When I go to a farmer’s market, I am overwhelmed. On a nice day, I enjoy wandering around and admiring the multi-colored chard, the impossibly thick carrots, the stands bursting with flowers. But on a cold, windy day when I’m hungry? Or when I have only a few minutes to spare?

We can’t all be angels all the time. Even if we are angels, it’s difficult to find everything you need at a farmer’s market to make dinner. You can buy the broccoli rabe, but you still need the box of dried pasta to make it a meal, right? The red pepper flakes to add to add to the sizzling pan? The Parmesan to grate on top?

Perhaps the answer lies not in bringing the people to the farmers, but in bringing the farmers to the people? Maybe one day I’ll walk into the Key Food across the street and see a sign, a sign that I noticed at the fancier gourmet food store on Union Street above a basket of tomatoes: “LOCAL.”

Already, I see “Organic”; why shouldn’t “local” be next?

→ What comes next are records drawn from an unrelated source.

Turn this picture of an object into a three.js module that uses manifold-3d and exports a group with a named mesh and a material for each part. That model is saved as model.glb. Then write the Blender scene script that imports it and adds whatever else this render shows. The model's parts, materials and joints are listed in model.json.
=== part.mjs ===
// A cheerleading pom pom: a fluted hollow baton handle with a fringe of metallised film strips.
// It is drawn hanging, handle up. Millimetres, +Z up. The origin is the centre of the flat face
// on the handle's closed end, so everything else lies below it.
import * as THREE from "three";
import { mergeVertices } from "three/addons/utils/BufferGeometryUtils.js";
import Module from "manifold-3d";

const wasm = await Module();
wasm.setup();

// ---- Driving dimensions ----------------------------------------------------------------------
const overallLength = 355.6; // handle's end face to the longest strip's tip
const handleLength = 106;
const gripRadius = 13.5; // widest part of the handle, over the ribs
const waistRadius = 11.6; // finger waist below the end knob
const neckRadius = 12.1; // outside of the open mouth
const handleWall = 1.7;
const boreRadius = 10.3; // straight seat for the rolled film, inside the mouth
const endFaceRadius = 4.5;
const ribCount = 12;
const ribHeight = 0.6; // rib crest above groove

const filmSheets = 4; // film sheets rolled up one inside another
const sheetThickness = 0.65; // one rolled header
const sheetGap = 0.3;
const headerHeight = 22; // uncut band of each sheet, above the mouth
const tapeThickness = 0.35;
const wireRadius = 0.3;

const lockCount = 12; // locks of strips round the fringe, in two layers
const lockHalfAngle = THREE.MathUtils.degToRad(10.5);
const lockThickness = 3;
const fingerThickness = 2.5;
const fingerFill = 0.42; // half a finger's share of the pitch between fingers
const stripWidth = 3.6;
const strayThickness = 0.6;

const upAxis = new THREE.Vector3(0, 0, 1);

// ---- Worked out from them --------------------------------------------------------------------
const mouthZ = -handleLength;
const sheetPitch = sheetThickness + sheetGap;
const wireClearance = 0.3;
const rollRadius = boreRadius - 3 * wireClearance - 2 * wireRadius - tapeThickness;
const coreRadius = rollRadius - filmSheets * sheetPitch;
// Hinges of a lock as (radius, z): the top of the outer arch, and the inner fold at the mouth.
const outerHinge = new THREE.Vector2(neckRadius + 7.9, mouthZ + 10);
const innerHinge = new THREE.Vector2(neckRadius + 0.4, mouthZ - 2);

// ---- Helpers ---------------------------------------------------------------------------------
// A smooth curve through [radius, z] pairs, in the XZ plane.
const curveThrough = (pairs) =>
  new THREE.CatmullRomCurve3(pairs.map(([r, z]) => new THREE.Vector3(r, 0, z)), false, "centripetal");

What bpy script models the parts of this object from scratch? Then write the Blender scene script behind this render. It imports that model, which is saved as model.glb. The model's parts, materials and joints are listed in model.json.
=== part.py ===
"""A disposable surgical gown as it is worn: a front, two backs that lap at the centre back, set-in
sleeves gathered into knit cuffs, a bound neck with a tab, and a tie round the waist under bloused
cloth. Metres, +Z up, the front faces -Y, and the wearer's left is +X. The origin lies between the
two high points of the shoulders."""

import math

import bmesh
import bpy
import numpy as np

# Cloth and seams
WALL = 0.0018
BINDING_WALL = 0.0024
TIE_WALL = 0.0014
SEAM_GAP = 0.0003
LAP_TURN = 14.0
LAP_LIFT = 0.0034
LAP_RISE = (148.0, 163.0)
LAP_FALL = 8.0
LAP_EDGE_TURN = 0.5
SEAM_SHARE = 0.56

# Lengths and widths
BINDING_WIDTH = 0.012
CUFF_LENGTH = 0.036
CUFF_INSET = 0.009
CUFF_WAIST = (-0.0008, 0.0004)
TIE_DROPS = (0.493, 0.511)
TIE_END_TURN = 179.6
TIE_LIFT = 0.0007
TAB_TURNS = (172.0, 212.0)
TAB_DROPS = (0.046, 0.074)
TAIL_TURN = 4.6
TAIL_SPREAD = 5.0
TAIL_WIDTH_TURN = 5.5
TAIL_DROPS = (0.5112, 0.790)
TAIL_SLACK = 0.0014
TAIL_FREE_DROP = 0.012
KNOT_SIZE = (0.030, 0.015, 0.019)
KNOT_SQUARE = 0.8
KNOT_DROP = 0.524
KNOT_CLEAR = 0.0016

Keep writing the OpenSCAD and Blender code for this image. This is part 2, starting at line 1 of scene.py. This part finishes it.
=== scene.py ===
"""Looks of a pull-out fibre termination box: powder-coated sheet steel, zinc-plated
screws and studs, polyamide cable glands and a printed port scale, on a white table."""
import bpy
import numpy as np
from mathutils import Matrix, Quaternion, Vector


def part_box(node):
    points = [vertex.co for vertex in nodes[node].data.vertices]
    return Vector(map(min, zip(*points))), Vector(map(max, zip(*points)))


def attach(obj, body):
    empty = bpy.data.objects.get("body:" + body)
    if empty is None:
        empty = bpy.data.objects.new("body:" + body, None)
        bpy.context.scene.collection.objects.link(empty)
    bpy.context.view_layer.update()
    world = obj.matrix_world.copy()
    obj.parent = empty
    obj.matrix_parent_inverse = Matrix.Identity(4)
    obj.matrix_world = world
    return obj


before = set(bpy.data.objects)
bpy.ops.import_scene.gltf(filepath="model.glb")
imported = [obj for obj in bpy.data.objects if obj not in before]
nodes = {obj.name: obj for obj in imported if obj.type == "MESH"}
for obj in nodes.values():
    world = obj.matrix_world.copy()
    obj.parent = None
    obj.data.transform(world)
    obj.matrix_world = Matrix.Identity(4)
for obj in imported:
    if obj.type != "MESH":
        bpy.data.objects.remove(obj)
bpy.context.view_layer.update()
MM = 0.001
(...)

Either way, as long as they’re playing Linda Ronsdadt and The Beach Boys, as long as the Greek owner is pacing back and forth holding his walkie talkie, as long as my “deli meat” woman is there waiting for me at the self-checkout, I’ll be there. Call me crazy, call me uncultivated, call me a traitor to my cause but just don’t call me dispassionate: I love the Key Food across the street.